The record I never wanted to break.
Wednesday, September 30, 2020
Yesterday I hit an all-time high and broke a terrible record for me. I now weigh over 400lbs. It's so strange to me that I remember when I first weighed over 300lbs and thought that was impossible. I couldn't have let myself get to this point. Now I'm 100lbs heavier than that. I have to stop with the excuses. The reasons I give myself not to work, or why it's ok to binge just for tonight, or why eating junk food isn't forever. Cause its now a habit, and the excuses are just as much a habit for me as the actions.
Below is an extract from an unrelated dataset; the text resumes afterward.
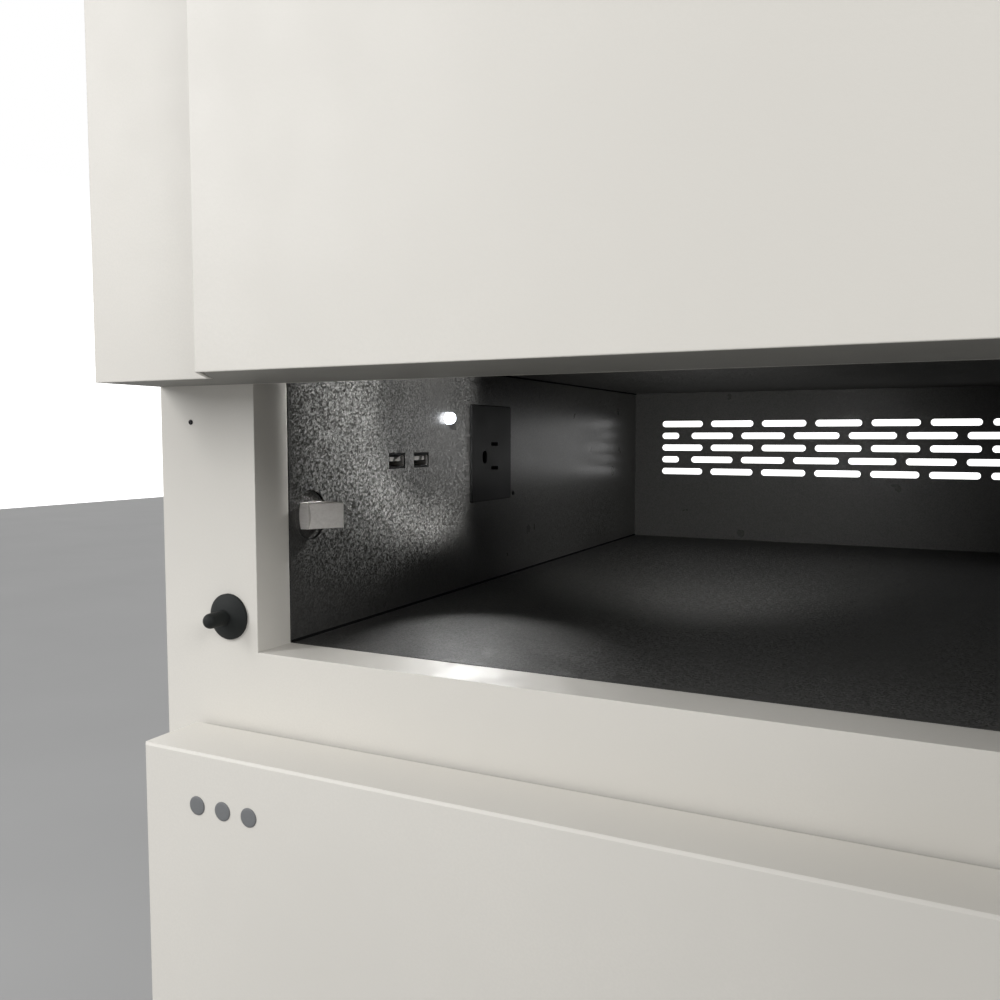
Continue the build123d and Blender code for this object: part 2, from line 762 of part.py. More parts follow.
pin_engagement = 9
with BuildPart() as hinge_pins:
    for place, low_z in enumerate(pivot_lows):
        start = low_z if place == 0 else low_z - pin_engagement
        end = low_z + pivot_plate_thickness
        if place < bay_count:
            end += pin_engagement
        with BuildSketch(Plane.XY.offset(start)):
            with Locations((hinge_x, hinge_y)):
                Circle(hinge_pin_radius)
        extrude(amount=end - start)
hinge_pins.part.label = "hinge_pins"
export_step(hinge_pins.part, "parts/hinge_pins.step")

# ==== electronics =================================================================================
supply_z = foot_height + base_sheet
supply_centre = (60, 40)
supply_size = (215, 115)
supply_height = 30
supply_edge = 2
groove_size = (70, 4)
groove_pitch = 14
groove_count = 12
groove_depth = 2
with BuildPart() as power_supply:
    with BuildSketch(Plane.XY.offset(supply_z)):
        with Locations(supply_centre):
            Rectangle(*supply_size)
    extrude(amount=supply_height)
    chamfer(power_supply.edges().filter_by(Axis.Z), supply_edge)
    with BuildSketch(Plane.XY.offset(supply_z + supply_height - groove_depth)):
        with Locations(supply_centre):
            with GridLocations(groove_pitch, 0, groove_count, 1):
                SlotOverall(*groove_size, rotation=90)
    extrude(amount=groove_depth, mode=Mode.SUBTRACT)
power_supply.part.label = "power_supply"
export_step(power_supply.part, "parts/power_supply.step")

board_x = -half_width + sheet + 5
board_centre = (20, 330)
board_size = (110, 180)
board_thickness = 1.6
chip_size = 28
relay_size = (10, 22)
relay_height = 5
with BuildPart() as controller_board:
    with BuildSketch(at_x(board_x)):
        with Locations(board_centre):
            RectangleRounded(*board_size, 4)
            with GridLocations(board_size[0] - 10, board_size[1] - 10, 2, 2):
                Circle(1.6, mode=Mode.SUBTRACT)
    extrude(amount=board_thickness)
    with BuildSketch(at_x(board_x + board_thickness)):
        with Locations(board_centre):
            Rectangle(chip_size, chip_size)
            with GridLocations(84, 36, 2, 4):
                Rectangle(*relay_size)
    extrude(amount=relay_height)
controller_board.part.label = "controller_board"
export_step(controller_board.part, "parts/controller_board.step")

loom_x = -168
loom_y = 130
loom_radius = 5
loom_height = 640
branch_radius = 2.5
branch_end_y = 20
with BuildPart() as wiring_loom:
    with BuildSketch(Plane.XY.offset(supply_z + 4)):
        with Locations((loom_x, loom_y)):
            Circle(loom_radius)
    extrude(amount=loom_height)
    for floor in bay_floors:
        with BuildSketch(at_y(loom_y)):
            with Locations((loom_x, floor + usb_rise)):
                Circle(branch_radius)
        extrude(amount=loom_y - branch_end_y)
wiring_loom.part.label = "wiring_loom"
export_step(wiring_loom.part, "parts/wiring_loom.step")

inlet_mouth = (24.5, 16.5)
inlet_proud = 2
inlet_corner = 4
inlet_depth = 22
cavity_depth = 17
pin_size = (2, 4)
pin_length = 16
rocker_window = (21, 13)
rocker_axis_bore = 1.55
rocker_axis_length = 26
with BuildPart() as mains_inlet:
    with BuildSketch(at_y(rear_y + inlet_proud)):
        with Locations((inlet_x, inlet_flange_z)):
            RectangleRounded(*inlet_flange, inlet_corner)
    extrude(amount=inlet_proud)
    with BuildSketch(at_y(rear_y)):
        with Locations((inlet_x, inlet_flange_z)):
            Rectangle(*inlet_body)
    extrude(amount=inlet_depth)
    with BuildSketch(at_y(rear_y + inlet_proud)):
        with Locations((inlet_x, inlet_z)):
            Rectangle(*inlet_mouth)
        with Locations((inlet_x, rocker_z)):
            Rectangle(*rocker_window)
    extrude(amount=cavity_depth, mode=Mode.SUBTRACT)
    with BuildSketch(at_y(rear_y + 1)):
        with Locations((inlet_x - 7, inlet_z - 2), (inlet_x + 7, inlet_z - 2), (inlet_x, inlet_z + 2)):
            Rectangle(*pin_size)
    extrude(amount=pin_length)
    with BuildSketch(at_x(inlet_x - rocker_axis_length / 2 - 1)):
        with Locations((rocker_y, rocker_z)):
            Circle(rocker_axis_bore)
    extrude(amount=rocker_axis_length + 2, mode=Mode.SUBTRACT)
mains_inlet.part.label = "mains_inlet"
export_step(mains_inlet.part, "parts/mains_inlet.step")

rocker_width = 20.2
rocker_half = 5.4
with BuildPart() as rocker:
    with BuildSketch(at_x(inlet_x - rocker_width / 2)):
        with BuildLine():
            Polyline((rocker_y - 4, rocker_z - rocker_half + 1.4), (rocker_y + 5.6, rocker_z - rocker_half),
                     (rocker_y + 4.4, rocker_z), (rocker_y + 5.6, rocker_z + rocker_half),
                     (rocker_y - 4, rocker_z + rocker_half - 1.4), close=True)
        make_face()
    extrude(amount=rocker_width)
    with BuildSketch(at_x(inlet_x - rocker_axis_length / 2)):
        with Locations((rocker_y, rocker_z)):
            Circle(rocker_axis_bore - 0.05)
    extrude(amount=rocker_axis_length)
power_rocker = rocker.part.rotate(Axis((inlet_x, rocker_y, rocker_z), (1, 0, 0)), rocker_tilt)
power_rocker.label = "power_rocker"
export_step(power_rocker, "parts/power_rocker.step")

# ==== screws ======================================================================================
head_radius = 3
head_height = 1.6
screw_inset = 9
rear_screw_zs = (104, 270, 436, 602, 768)
tray_screw_spacing = 200
tray_screw_z = 27
top_screw_spacing = (2 * half_width - 26, 380)
with BuildPart() as panel_screws:
    with BuildSketch(at_y(rear_y + head_height)):
        for x in (-half_width + screw_inset, half_width - screw_inset):
            for z in rear_screw_zs:
                with Locations((x, z)):
                    Circle(head_radius)
        with Locations((0, tray_screw_z)):
            with GridLocations(tray_screw_spacing, 0, 2, 1):
                Circle(head_radius)
    extrude(amount=head_height)
    with BuildSketch(at_x(bay_left)):
        for floor in bay_floors:
            with Locations((wall_screw_y, floor + wall_screw_rise)):
                Circle(1.2)
    extrude(amount=0.6)
    with BuildSketch(at_y(front_y)):
        for floor in bay_floors:
            with Locations((door_left - 2.4, floor + 81.9)):
                Circle(0.9)
    extrude(amount=0.5)
    with BuildSketch(Plane.XY.offset(top_z)):
        with GridLocations(*top_screw_spacing, 2, 2):
            Circle(head_radius)
    extrude(amount=head_height)
panel_screws.part.label = "panel_screws"
export_step(panel_screws.part, "parts/panel_screws.step")
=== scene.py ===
"""Looks for the phone charging kiosk.

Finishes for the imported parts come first, then the small added hardware, the light, the stage and the camera.
"""
import json
import math

import bmesh
import bpy
from mathutils import Matrix, Vector


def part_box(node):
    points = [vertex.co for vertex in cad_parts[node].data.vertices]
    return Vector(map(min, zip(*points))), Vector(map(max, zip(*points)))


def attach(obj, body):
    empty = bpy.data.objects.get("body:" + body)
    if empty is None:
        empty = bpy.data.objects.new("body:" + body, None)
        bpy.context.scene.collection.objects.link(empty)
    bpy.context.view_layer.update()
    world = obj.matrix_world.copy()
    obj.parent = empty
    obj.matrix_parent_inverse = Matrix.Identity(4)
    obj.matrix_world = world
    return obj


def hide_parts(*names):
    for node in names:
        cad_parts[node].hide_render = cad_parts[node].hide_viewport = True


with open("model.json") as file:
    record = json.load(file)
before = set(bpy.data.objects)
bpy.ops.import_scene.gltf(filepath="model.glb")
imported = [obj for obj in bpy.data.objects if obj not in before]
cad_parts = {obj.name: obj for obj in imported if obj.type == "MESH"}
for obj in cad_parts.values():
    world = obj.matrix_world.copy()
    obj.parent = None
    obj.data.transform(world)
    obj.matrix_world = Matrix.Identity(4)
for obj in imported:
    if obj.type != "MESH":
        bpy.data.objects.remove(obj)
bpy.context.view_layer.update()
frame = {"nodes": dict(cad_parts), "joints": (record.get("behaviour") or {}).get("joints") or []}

MM = 0.001
NODES = frame["nodes"]
BAYS = (1, 2, 3, 4)

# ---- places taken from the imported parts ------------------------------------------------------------
wall_low, wall_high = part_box("liner_wall_left")
WALL_X = wall_high.x
floor_tops = {}
for bay in BAYS:
    pan = "floor_pan_1" if bay == 1 else f"shelf_pan_{bay}"
    floor_tops[bay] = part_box(pan)[1].z
BACK_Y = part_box("rear_panel")[0].y
RIGHT_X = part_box("liner_wall_right")[0].x
MID_X = (WALL_X + RIGHT_X) / 2
BAY_HEIGHT = 110.3 * MM
LATCH_RISE = 46.7 * MM          # the latch's middle, above a bay's floor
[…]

I just can't keep living like this. I'm always tired. Most chairs are too small for me. In some cases, I have to sit sideways in order to fit in the seat. The chest hurts from exhaustion just from walking around the block. I want to be able to run with my daughter, play with her at the park. I want to be able to climb the observation towers with my family that we do every year. Something I sit out for years now cause I know I can't make it to the top. I want to live long enough to know my grandchildren someday and maybe even meet my great-grandbabies. At this rate, I won't.
My whole family worries about me. My sister, my dad, my husband, even my daughter has expressed concern for how big I'm getting and she's only 8. I know it is long past time to make a change. I have been trying for years, but this time is going to be different. Because it HAS to be.